Full Report
News events can often serve as a gateway for hackers. Even seemingly positive news can pose cybersecurity risks.
Analysis Summary
# Main Topic
Exploitation of News Events for Cybersecurity Risk and Attack Mobilization
## Key Points
- News events (including positive ones, political unrest, and disasters) serve as significant vectors for cyberattacks, often triggering human error leading to data breaches (over 60% of breaches attributed to human error).
- Criminals exploit public urgency, excitement, or distraction surrounding major events (e.g., successful spacewalks, sports victories, or geopolitical tensions) to deploy phishing and social engineering schemes.
- Narrative intelligence highlights that major events fuel harmful online narratives, leading to doxing, threats, and calls for real-world action, sometimes escalating to physical harm (e.g., post-shooting incidents).
- High-profile cyber vulnerabilities (like Log4j) cause rushes to patch specific issues, diverting focus from comprehensive, proactive security principles toward reactive fixes.
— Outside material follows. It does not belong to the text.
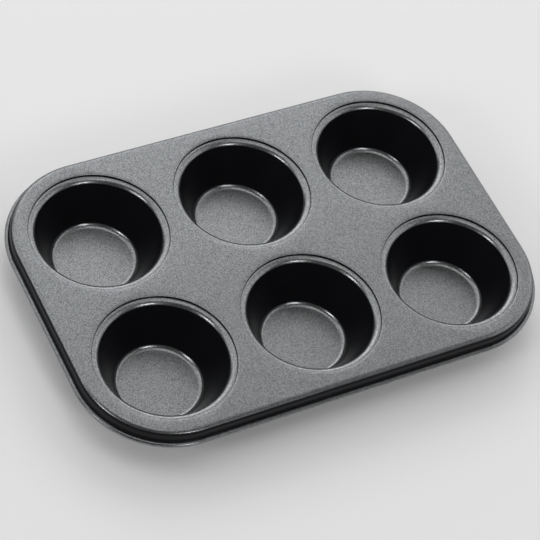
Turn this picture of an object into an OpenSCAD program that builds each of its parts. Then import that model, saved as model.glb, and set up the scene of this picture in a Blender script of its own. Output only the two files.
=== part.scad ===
// Six-cup baking pan in coated sheet steel.
// A pressed deck with a turned-down skirt carries six drawn cups in stepped seats.
// The skirt's lower edge is rolled outward round a steel wire.
// The pan stands on the floors of its cups, so the skirt hangs clear of the table.
// The origin is on the table, under the middle of the deck.
// X runs along the long side, Y across it towards the back row, and Z up.

/* [Cups] */
// Diameter at which a cup's flat flange starts to roll down into the cup
mouth_d = 72.6; // [60:0.2:90]
// Radius of the rolled mouth, on the side that shows
mouth_roll_r = 3.4; // [2:0.1:5]
// Width of the flat flange outside the rolled mouth
flange_w = 0.5; // [0.4:0.1:2]
// Depth of a cup's floor below the deck
cup_depth = 25.5; // [18:0.5:45]
// Diameter of the flat part of a cup's floor
floor_d = 40.8; // [28:0.2:46]
// Radius between the floor and the wall, inside the cup
floor_fillet_r = 3.2; // [2:0.1:7]
// Thickness of the cup sheet
cup_t = 0.5; // [0.4:0.05:0.8]

/* [Seats] */
// Depth of a cup's flange below the deck
seat_drop = 1.2; // [0.8:0.1:2.5]
// Clearance between a cup and its seat, all round
seat_clearance = 0.1; // [0.05:0.05:0.3]
// Width of the shallow dish pressed round each seat
dish_w = 2; // [1:0.1:3]
// Depth of the dish where it meets the seat
dish_drop = 0.25; // [0.1:0.05:0.5]
// Inner radius of the bend between the dish and the seat's wall
bend_r = 0.1; // [0.05:0.05:0.3]
// Length of the straight collar that hugs the cup below its rolled mouth
collar_l = 3; // [1:0.5:8]

/* [Deck] */
// Width of deck between two cups in a row
web_x = 9.5; // [6:0.1:30]
// Width of deck between the two rows of cups
web_y = 9; // [6:0.1:30]
// Width of deck outside the outer cups, up to the skirt
border = 9.5; // [8:0.1:30]
// Radius of the deck's corners, over the skirt
corner_r = 47.5; // [40:0.5:52]
// Thickness of the deck sheet
deck_t = 0.5; // [0.4:0.05:0.8]
// Radius over which the deck turns down into the skirt
deck_edge_r = 3.1; // [1:0.1:5]

/* [Skirt and rolled edge] */
// Height of the skirt, from the deck to the underside of the rolled edge
skirt_h = 9.6; // [7:0.1:16]
// Outward lean of the skirt, in degrees
skirt_lean = 1.5; // [0:0.5:8]
// Diameter of the steel wire in the rolled edge
wire_d = 1.6; // [1:0.1:3]
// Clearance between the wire and the sheet rolled round it
wire_clearance = 0.05; // [0.02:0.01:0.15]
// Angle round the wire that the free edge leaves open, beside the skirt
roll_open = 65; // [60:1:120]
// Gap between the wire's two ends, at the middle of the back edge
wire_end_gap = 1; // [0.2:0.1:3]

/* [Hidden] */
$fn = 96;

// Largest step along an arc in a section, in degrees
arc_step = 9;

// Heights over the table
floor_z = cup_t;
deck_z = floor_z + cup_depth;
flange_z = deck_z - seat_drop;
ledge_z = flange_z - cup_t;

// Radii of a cup and its seat
mouth_r = mouth_d / 2;
floor_r = floor_d / 2;
flange_r = mouth_r + flange_w;
seat_r = flange_r + seat_clearance;
dish_r = seat_r + dish_w;

// Cup centres and the deck's outline follow from the seats
pitch_x = 2 * seat_r + web_x;
pitch_y = 2 * seat_r + web_y;
deck_l = 2 * pitch_x + 2 * seat_r + 2 * border;
deck_w = pitch_y + 2 * seat_r + 2 * border;

// Slope of the cup's wall, tangent to the rolled mouth and to the floor fillet
cup_run = mouth_r - floor_r;
cup_fall = flange_z - floor_z;
cup_bends = mouth_roll_r + floor_fillet_r;
wall_reach = sqrt(pow(cup_run, 2) + pow(cup_fall - cup_bends, 2));
wall_slope = asin(cup_bends / wall_reach) + atan2(cup_fall - cup_bends, cup_run);
wall_l = (cup_fall - cup_bends * (1 - cos(wall_slope))) / sin(wall_slope);

// Rolled edge: the sheet is wrapped round the wire on the skirt's outer side
roll_in_r = wire_d / 2 + wire_clearance;
roll_out_r = roll_in_r + deck_t;
roll_z = deck_z - skirt_h + roll_out_r;
skirt_x = deck_edge_r + roll_in_r;
skirt_l = (deck_z - deck_edge_r - roll_z + skirt_x * sin(skirt_lean)) / cos(skirt_lean);

// Centres of the deck's edge radius and of the wire, in the section of the edge
edge_centre = [corner_r - deck_edge_r, deck_z - deck_edge_r];
wire_centre = edge_centre + turned([skirt_x, -skirt_l], skirt_lean);

// Points along an arc about a centre, from one angle to another
function arc(centre, r, from, to) =
  let (steps = ceil(abs(to - from) / arc_step))
  [for (i = [0:steps]) centre + r * [cos(from + (to - from) * i / steps),
                                     sin(from + (to - from) * i / steps)]];

// A point turned about the origin
function turned(point, angle) = [
  point.x * cos(angle) - point.y * sin(angle),
  point.x * sin(angle) + point.y * cos(angle)
];

// Half section of a cup, first along its inner face and then back along its outer face
module cup_section() {
  mouth = [mouth_r, flange_z - mouth_roll_r];
  foot = [floor_r, floor_z + floor_fillet_r];
  polygon(concat(
    [[flange_r, flange_z]],
    arc(mouth, mouth_roll_r, 90, 90 + wall_slope),
    arc(foot, floor_fillet_r, wall_slope - 90, -90),
    [[0, floor_z], [0, 0]],
    arc(foot, floor_fillet_r + cup_t, -90, wall_slope - 90),
    arc(mouth, mouth_roll_r - cup_t, 90 + wall_slope, 90),
    [[flange_r, ledge_z]]
  ));
}

// Half section of a seat: dish, bend, seat wall, ledge and the collar that follows the cup
module seat_section() {
  bend_out_r = bend_r + deck_t;
  dish_slope = atan2(dish_drop, dish_w);
  dish_fall = dish_drop + bend_out_r * (1 / cos(dish_slope) - tan(dish_slope));
  bend = [seat_r + bend_out_r, deck_z - dish_fall];
  corner = [seat_r, ledge_z];
  mouth = [mouth_r + seat_clearance, flange_z - mouth_roll_r];
  collar_r = mouth_roll_r - cup_t;
  polygon(concat(
    [[dish_r, deck_z]],
    arc(bend, bend_out_r, 90 + dish_slope, 180),
    [corner],
    arc(mouth, collar_r, 90, 90 + wall_slope),
    [mouth + turned([-collar_l, collar_r], wall_slope)],
    [mouth + turned([-collar_l, collar_r - deck_t], wall_slope)],
    arc(mouth, collar_r - deck_t, 90 + wall_slope, 90),
    arc(corner, deck_t, -90, 0),
    arc(bend, bend_r, 180, 90 + dish_slope),
    [[dish_r, deck_z - deck_t]]
  ));
}

// Section of the deck's edge, measured outward from the corner's centre
module edge_section() {
  roll_from = 180 + skirt_lean;
  roll_to = roll_from + 360 - roll_open;
  polygon(concat(
    arc(edge_centre, deck_edge_r, 90, skirt_lean),
    arc(wire_centre, roll_in_r, roll_from, roll_to),
    arc(wire_centre, roll_out_r, roll_to, roll_from),
    arc(edge_centre, deck_edge_r - deck_t, skirt_lean, 90)
  ));
}

// Section of the wire, in the middle of the roll
module wire_section() {
  translate(wire_centre) circle(wire_d / 2);
}

// Carries a section round the deck's outline, along four sides and four corners
module round_the_deck() {
  side_l = deck_l - 2 * corner_r;
  side_w = deck_w - 2 * corner_r;
  for (turn = [0, 180]) {
    rotate(turn) {
      translate([side_l / 2, 0, 0]) rotate([90, 0, 0])
        linear_extrude(side_w, center = true) children();
      translate([0, side_w / 2, 0]) rotate([90, 0, 90])
        linear_extrude(side_l, center = true) children();
      translate([side_l / 2, side_w / 2, 0]) rotate_extrude(angle = 90) children();
      translate([-side_l / 2, side_w / 2, 0]) rotate(90)
        rotate_extrude(angle = 90) children();
    }
  }
}

// Places a thing at the centre of every cup
module at_cups() {
  for (column = [-1, 0, 1], row = [-0.5, 0.5])
    translate([column * pitch_x, row * pitch_y, 0]) children();
}

// Flat middle of the deck, up to the turned-down edge, with a hole for each seat
module deck_outline() {
  flat_l = deck_l - 2 * deck_edge_r;
  flat_w = deck_w - 2 * deck_edge_r;
  flat_r = corner_r - deck_edge_r;
  difference() {
    union() {
      square([flat_l, flat_w - 2 * flat_r], center = true);
      square([flat_l - 2 * flat_r, flat_w], center = true);
      for (x = [-1, 1], y = [-1, 1])
        translate([x * (flat_l / 2 - flat_r), y * (flat_w / 2 - flat_r)]) circle(flat_r);
    }
    at_cups() circle(dish_r);
  }
}

module deck_frame() {
  color("dimgray") {
    translate([0, 0, deck_z - deck_t]) linear_extrude(deck_t) deck_outline();
    round_the_deck() edge_section();
    at_cups() rotate_extrude() seat_section();
  }
}

module rim_wire() {
  color("silver") difference() {
    round_the_deck() wire_section();
    translate([0, deck_w / 2, roll_z])
      cube([wire_end_gap, 4 * roll_out_r, 4 * roll_out_r], center = true);
  }
}

// One cup, by its column from the left and its row from the front
module cup(column, row) {
  color("gray") translate([column * pitch_x, row * pitch_y, 0])
    rotate_extrude() cup_section();
}

deck_frame();
rim_wire();
cup(-1, 0.5);  // cup_back_left
cup(0, 0.5);  // cup_back_middle
cup(1, 0.5);  // cup_back_right
cup(-1, -0.5);  // cup_front_left
cup(0, -0.5);  // cup_front_middle
cup(1, -0.5);  // cup_front_right
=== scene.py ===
"""Six-cup baking pan in coated sheet steel, on a pale floor in soft studio light."""
from math import atan2, asin, ceil, cos, degrees, hypot, pi, radians, sin, tan

import bmesh
import bpy
from mathutils import Matrix, Vector


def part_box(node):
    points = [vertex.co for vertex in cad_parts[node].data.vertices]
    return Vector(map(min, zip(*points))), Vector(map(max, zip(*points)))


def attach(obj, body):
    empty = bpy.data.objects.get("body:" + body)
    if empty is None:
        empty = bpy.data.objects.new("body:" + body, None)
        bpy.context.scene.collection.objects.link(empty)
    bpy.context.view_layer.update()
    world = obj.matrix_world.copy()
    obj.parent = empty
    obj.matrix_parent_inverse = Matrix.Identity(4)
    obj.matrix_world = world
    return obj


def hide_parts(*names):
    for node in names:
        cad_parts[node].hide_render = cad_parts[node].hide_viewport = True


MM = 0.001

# Cups, in millimetres
MOUTH_R = 36.3
MOUTH_ROLL_R = 3.4
FLANGE_W = 0.5
CUP_DEPTH = 25.5
FLOOR_R = 20.4
FLOOR_FILLET_R = 3.2
SHEET_T = 0.5

# Seats, in millimetres
SEAT_DROP = 1.2
SEAT_CLEARANCE = 0.1
DISH_W = 2.0
DISH_DROP = 0.25
BEND_R = 0.1
COLLAR_L = 3.0

# Deck, skirt and rolled edge, in millimetres and degrees
CORNER_R = 47.5
DECK_EDGE_R = 3.1
SKIRT_H = 9.6
SKIRT_LEAN = 1.5
WIRE_R = 0.8
WIRE_CLEARANCE = 0.05
ROLL_OPEN = 65.0

# Heights and radii that follow
DECK_Z = SHEET_T + CUP_DEPTH
FLANGE_Z = DECK_Z - SEAT_DROP
LEDGE_Z = FLANGE_Z - SHEET_T
FLANGE_R = MOUTH_R + FLANGE_W
SEAT_R = FLANGE_R + SEAT_CLEARANCE
DISH_R = SEAT_R + DISH_W
ROLL_IN_R = WIRE_R + WIRE_CLEARANCE
ROLL_OUT_R = ROLL_IN_R + SHEET_T
ROLL_Z = DECK_Z - SKIRT_H + ROLL_OUT_R
ROLL_TOP = ROLL_Z + ROLL_OUT_R

# Smoothness of the curves: largest step along an arc in degrees, and steps round a cup and a corner
ARC_STEP = 5.0
ROUND_STEPS = 144
CORNER_STEPS = 36

# Edges that bend by more than this stay sharp
SHARP_ANGLE = radians(30)

# Vertices closer than this, in metres, are one
WELD = 1e-6

CUPS = [f"cup_{row}_{column}" for row in ("back", "front")
        for column in ("left", "middle", "right")]

# Size of a fleck in the coating, in millimetres. The real one is about a quarter of this, too fine
# to show from here.
FLECK = 0.22

# How far the flecks stand up, in millimetres, and how much of that shows
GRAIN_DEPTH = 0.01
GRAIN_STRENGTH = 0.06

# Coating: its black, and the darkest and palest flecks on the deck and in the cups. The cups' flecks
# are painted paler than the deck's, a lit copy of the same coating that makes up for the shade inside
# the cups.
COAT_BLACK = "#131316"
DECK_FLECK = "#484a4c", "#acaeb0"
CUP_FLECK_PAINTED_PALER = "#4d4f50", "#b6b8b9"

# Coating: the low index of a fluoropolymer, its gloss, which is half of a clean surface's, and its
# roughness on steep faces and on level ones
COAT_IOR = 1.35
COAT_GLOSS = 0.25
COAT_ROUGHNESS = 0.28, 0.36

# The upward part of a face's normal at which the fleck starts and is whole. Steeper faces are painted
# plain black, a painted shade, and faces above it get the fleck's grey sheen, a painted sheen.
# The deck's starts higher, so more of its edge and seat bends are painted black: painted shade at the
# edge and at the seat step.
DECK_PAINTED_SHEEN_REACH = 0.6, 0.8
CUP_PAINTED_SHEEN_REACH = 0.45, 0.62

# The same for the roughness of level faces
ROUGH_REACH = 0.85, 0.99

# Height over which the roll's painted sheen fades into the skirt's painted black, in millimetres
ROLL_SHEEN_FADE = 0.3

# Wire: its grey, the size of its streaks in millimetres, and its least and greatest roughness
WIRE_GREY = "#a8a7a5"
WIRE_STREAK = 0.6
WIRE_ROUGHNESS = 0.25, 0.45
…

Attackers exploit unpublicized zero-day flaws while headlines draw attention elsewhere.
- Narrative attacks, which include false/misleading claims and deepfakes, are recognized as a top short-term cyber threat by firms like Forrester, weaponizing online discourse.
## Threat Actors
- Cybercriminals and hacktivists.
- Less sophisticated attackers ("script kiddies") are encouraged by publicized vulnerabilities, as organizations may delay patching known flaws.
- Threat actors leverage coordinated bot networks to push specific agendas.
## TTPs
- Spear/Phishing attacks capitalizing on the urgency of breaking news.
- Exploitation of zero-day vulnerabilities that remain unpublicized and thus unpatched.
- Weaponization of online discourse through false narratives, deepfakes, and coordinated amplification.
- Doxing and direct threats targeting brands or executives adjacent to significant news events (e.g., corporate controversy, policy changes).
- Scanning for known, unpatched vulnerabilities (e.g., in Windows 11 systems) following public disclosure, relying on organizational patching delays.
## Affected Systems
- General IT infrastructure relying on proactive patching schedules when rushed reactive patching occurs.
- Organizations facing high-profile events (acquisitions, leadership shakeups, lawsuits, DEI rollbacks).
- Enterprises with delays in patching publicly known vulnerabilities.
## Mitigations
- Shift cybersecurity methodology from reactive patching (driven by headlines) to proactive, principle-based security posture maintenance.
- Employ real-time intelligence tools for Managed Service Providers (MSPs) and security teams to monitor emerging threats.
- Track key online indicators to differentiate genuine threats from noise:
- Volume of posts surrounding a narrative.
- Spread velocity and overall reach.
- Detection of bot-like or coordinated activity.
- Continuously monitor emerging threats rather than focusing solely on the most recent, public cyber headline.
## Conclusion
News events are a critical, often overlooked, attack vector that capitalizes on urgency, distraction, and emotion. While publicized flaws drive reactive security efforts, genuine risk often lies in unpublicized zero-days or the weaponization of social narratives. Proactive threat intelligence, real-time signal monitoring, and maintaining comprehensive security hygiene, rather than responding solely to headlines, are essential for mitigating these cascading risks into tangible security events.